Measure Complexity Explanation
Time O(n) Each number is processed once with a constant-time modulo and lookup operation.
Space O(p) The algorithm stores one boolean value for each bucket.

The maximum input size is very small, so this approach easily fits the time and memory limits. It also scales linearly if the number of insertions is increased.

Test Cases

import sys
import io

def solution(inp: str) -> str:
    data = inp.strip().split()
    if not data:
        return ""

    p = int(data[0])
    n = int(data[1])
    used = [False] * p

    index = 2
    for i in range(1, n + 1):
        x = int(data[index])
        index += 1
        bucket = x % p
        if used[bucket]:
            return str(i)
        used[bucket] = True

    return "-1"

# provided samples
assert solution("""10 5
0
21
53
41
53
""") == "4", "sample 1"

assert solution("""5 5
0
1
2
3
4
""") == "-1", "sample 2"

# custom cases
assert solution("""2 2
0
2
""") == "2", "same bucket collision"

assert solution("""3 3
1000000000
1000000001
1000000002
""") == "-1", "large values with unique buckets"

assert solution("""10 4
7
17
27
37
""") == "2", "repeated bucket pattern"

assert solution("""300 1
299999999
""") == "-1", "single insertion boundary case"
Test input Expected output What it validates
Two values with the same remainder 2 Detecting immediate collisions
Large numbers with different remainders -1 Correct modulo handling
Several values sharing one bucket 2 Stopping at the first conflict
One insertion -1 Minimum input handling

Edge Cases

For the case where different values collide, such as:

5 3
1
6
11

the algorithm processes 1 and marks bucket 1. When it reaches 6, it computes 6 mod 5 = 1, sees that bucket 1 is already occupied, and immediately outputs 2. It never needs to inspect the remaining values because the first conflict has already been found.

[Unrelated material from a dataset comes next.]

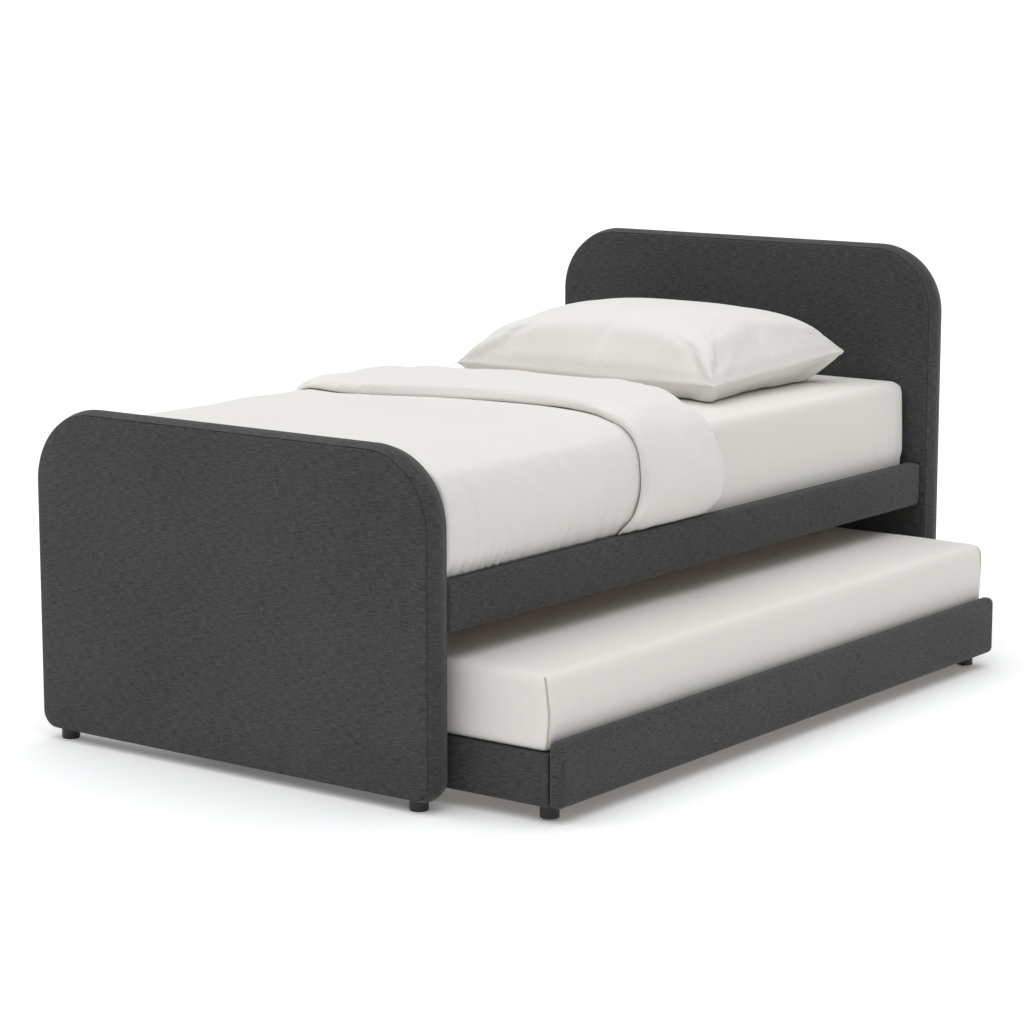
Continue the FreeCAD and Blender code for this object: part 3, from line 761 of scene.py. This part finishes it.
def pillow(name, node):
    """A pillow in its case: sewn from two flat pieces, filled with air, and laid down on its underside."""
    low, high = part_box(node)
    half_x, half_y = (high.x - low.x) / 2, (high.y - low.y) / 2
    piece = start(
        name,
        bpy.ops.mesh.primitive_grid_add,
        x_subdivisions=PILLOW_COLUMNS,
        y_subdivisions=PILLOW_ROWS,
        size=2,
    )
    open_edit(piece, "FACE")
    bpy.ops.mesh.select_all(action="SELECT")
    bpy.ops.mesh.extrude_region_move(TRANSFORM_OT_translate={"value": (0, 0, 1)})
    bpy.ops.mesh.select_all(action="SELECT")
    bpy.ops.mesh.normals_make_consistent(inside=False)
    close_edit()
    flat = points_of(piece)
    u, v, upper = flat[:, 0], flat[:, 1], flat[:, 2] > 0.5
    u = np.sign(u) * (1 - (1 - np.abs(u)) ** 1.25)
    v = np.sign(v) * (1 - (1 - np.abs(v)) ** 1.25)
    full = ((1 - np.abs(u) ** 2.8) * (1 - np.abs(v) ** 2.6)) ** 0.56
    side = np.where(upper, PILLOW_TOP_RISE * full, -PILLOW_UNDER_DROP * full)
    thickness = np.where(upper, 0.001, -0.001)
    seam = PILLOW_SEAM_HEIGHT + 0.014 * v + 0.012 * (u * v) ** 2
    shape = np.stack(
        [
            half_x * u * (1 - 0.050 * (1 - v * v)),
            half_y * v * (1 - 0.075 * (1 - u * u)),
            seam + side + thickness,
        ],
        axis=1,
    )
    cut = np.stack([half_x * u * 1.07, half_y * v * 1.12, thickness], axis=1)
    put_points(piece, shape)
    blow_up(piece, cut * PILLOW_SLACK, PILLOW_PRESSURE, PILLOW_FRAMES, PILLOW_FARTHEST)
    relax(piece, 3)
    points = points_of(piece)
    wide, deep = points[:, 0].max() - points[:, 0].min(), points[:, 1].max() - points[:, 1].min()
    points[:, 0] *= 2 * (half_x + PILLOW_OVERHANG) / wide
    points[:, 1] *= (2 * (half_y + PILLOW_OVERHANG) + PILLOW_REACH_TO_FOOT) / deep
    resting = -0.004
    sunk = points[:, 2] < resting
    points[sunk, 2] = resting + (points[sunk, 2] - resting) * 0.05
    points[:, 2] += low.z + PILLOW_LIFT
    points[:, 0] += (low.x + high.x) / 2
    points[:, 1] += (low.y + high.y - PILLOW_REACH_TO_FOOT) / 2
    rim = np.minimum(
        (1 - np.abs(flat[:, 0])) * PILLOW_COLUMNS / 2, (1 - np.abs(flat[:, 1])) * PILLOW_ROWS / 2
    )
    ring = np.rint(rim).astype(int)
    put_points(piece, points)
    sewn = np.select([ring == 0, ring == 1, ring == 2], [0.0016, -0.0022, -0.0006], 0.0)
    put_points(piece, points + normals_of(piece) * sewn[:, None])
    finer(piece)
    crease_pillow(piece, (low.x + high.x) / 2, (low.y + high.y) / 2, half_x, half_y)
    smooth(piece, 80)
    return finish_piece(piece, "bed_frame", BEDDING, (node,))


# ---- materials ----
def put(tree, kind, **inputs):
    """Adds a shader node and sets its inputs, and its settings, by name."""
    node = tree.nodes.new("ShaderNode" + kind)
    for name, value in inputs.items():
        label = name.replace("_", " ")
        if label in node.inputs:
            node.inputs[label].default_value = value
        else:
            setattr(node, name, value)
    return node


def maths(tree, operation, a, b=None, clamp=False):
    """One Math node; a and b are sockets or numbers."""
    node = tree.nodes.new("ShaderNodeMath")
    node.operation = operation
    node.use_clamp = clamp
    for socket, value in zip(node.inputs, (a, b)):
        if value is None:
            continue
        if isinstance(value, (int, float)):
            socket.default_value = value
        else:
            tree.links.new(value, socket)
    return node.outputs[0]


def blend_colours(tree, share, dark, light):
    """A colour between two, by a share from 0 to 1."""
    node = tree.nodes.new("ShaderNodeMix")
    node.data_type = "RGBA"
    tree.links.new(share, node.inputs["Factor"])
    for socket, value in ((node.inputs[6], dark), (node.inputs[7], light)):
        if isinstance(value, tuple):
            socket.default_value = (*value, 1)
        else:
            tree.links.new(value, socket)
    return node.outputs[2]


def vector(tree, x, y, z):
    """Three sockets or numbers as one vector."""
    node = tree.nodes.new("ShaderNodeCombineXYZ")
    for socket, value in zip(node.inputs, (x, y, z)):
        if isinstance(value, (int, float)):
            socket.default_value = value
        else:
            tree.links.new(value, socket)
    return node.outputs[0]


def noise_of(tree, where, scale, detail=2.0, rough=0.5, distortion=0.0):
    """A Noise node read at the given places."""
    node = put(tree, "TexNoise", Scale=scale, Detail=detail, Roughness=rough, Distortion=distortion)
    tree.links.new(where, node.inputs["Vector"])
    return node.outputs["Fac"]


def new_group(name, inputs, outputs):
    """An empty node group with these inputs, with their first values, and these outputs."""
    group = bpy.data.node_groups.new(name, "ShaderNodeTree")
    for label, value in inputs:
        socket = group.interface.new_socket(label, in_out="INPUT", socket_type="NodeSocketFloat")
        socket.default_value = value
    for label in outputs:
        group.interface.new_socket(label, in_out="OUTPUT", socket_type="NodeSocketFloat")
    enter = group.nodes.new("NodeGroupInput")
    leave = group.nodes.new("NodeGroupOutput")
    return group, enter, leave


def cloth_plane(tree):
    """The two directions of the threads at a point: along and up the face that it is on."""
    place = put(tree, "TexCoord")
    where = put(tree, "SeparateXYZ")
    facing = put(tree, "SeparateXYZ")
    tree.links.new(place.outputs["Object"], where.inputs[0])
    tree.links.new(place.outputs["Normal"], facing.inputs[0])
    ax, ay, az = [maths(tree, "ABSOLUTE", facing.outputs[i]) for i in range(3)]
    is_side = maths(tree, "GREATER_THAN", ax, maths(tree, "MAXIMUM", ay, az))
    is_top = maths(tree, "GREATER_THAN", az, maths(tree, "MAXIMUM", ax, ay))
    x, y, z = [where.outputs[i] for i in range(3)]
    not_side = maths(tree, "SUBTRACT", 1.0, is_side)
    not_top = maths(tree, "SUBTRACT", 1.0, is_top)
    u = maths(tree, "ADD", maths(tree, "MULTIPLY", x, not_side), maths(tree, "MULTIPLY", y, is_side))
    v = maths(tree, "ADD", maths(tree, "MULTIPLY", z, not_top), maths(tree, "MULTIPLY", y, is_top))
    return place.outputs["Object"], u, v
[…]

For a completely valid table filling:

4 4
0
1
2
3

each value maps to a different bucket. The algorithm marks buckets 0, 1, 2, and 3 in order. No occupied bucket is encountered, so after the loop it returns -1.

For repeated values:

10 2
123456789
123456789

the first insertion marks bucket 9. The second insertion computes the same bucket index and finds it occupied. The algorithm reports 2, matching the required first conflict position.